Computerization of records has been another upgrade at the center, along with nightly detailed reports to the center’s director of the comings and goings of its clientele.

Statewide changes also have helped to make the center safer.

Parole authorities are now required to have an on-call contact for after-hours crises. When Kirkland left the center in 2009, his Friday night eviction wasn’t reported until Monday morning because the center had no way to contact his probation officer over the weekend.

Meanwhile, VOA continues to hone its treatment. Working with the University of Cincinnati, they’re working to create a treatment program for sexual offenders that could serve as a national model.

“Right now, there is no nationally recognized treatment model for sex offenders,” Nunes says. “Centers, like ours, are left to their own resources, piecing together treatment protocols from a number of sources.”

The center has been working with UC experts on a treatment curriculum based on research and best practices from other nations. Once complete, the VOA will host a pilot program of the resulting program within three to five months.

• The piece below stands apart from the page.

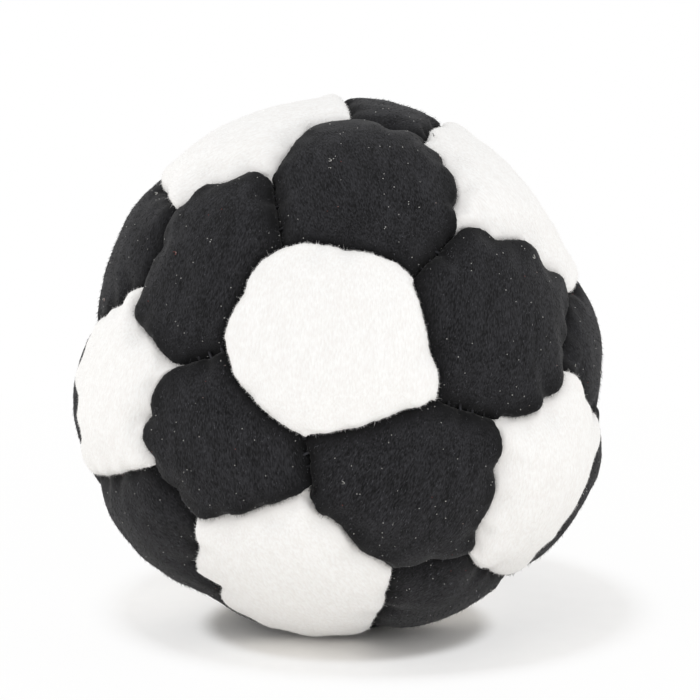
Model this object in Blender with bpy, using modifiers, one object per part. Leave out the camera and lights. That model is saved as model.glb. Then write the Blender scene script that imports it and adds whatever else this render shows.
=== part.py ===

As VOA works to calm community fears, Nunes says that he’s met mostly with support as he’s made the rounds to neighborhood groups.

“When I speak with them and tell them the changes we’ve made, the feedback has been largely positive,” he adds.

The support even comes from unlikely places.

Marking the two-year anniversary of their daughter’s murder last week, the Kenneys remain strong in their support of the VOA and similar programs.

“We certainly support the concept of rehabilitation,” says Tom Kenney, Esme’s father. “One of the problems that the (then) Pogue Center had was that it was under-funded for a long time. It started out as a model program, then got low on funds and was overburdened. They ended up with people there who weren’t supposed to be.

“But in terms of having these kinds of centers, well-run and doing their jobs, we’ve always been supportive of them,” Kenney says. “The alternative, not having progressive programs like that, is not a better solution.”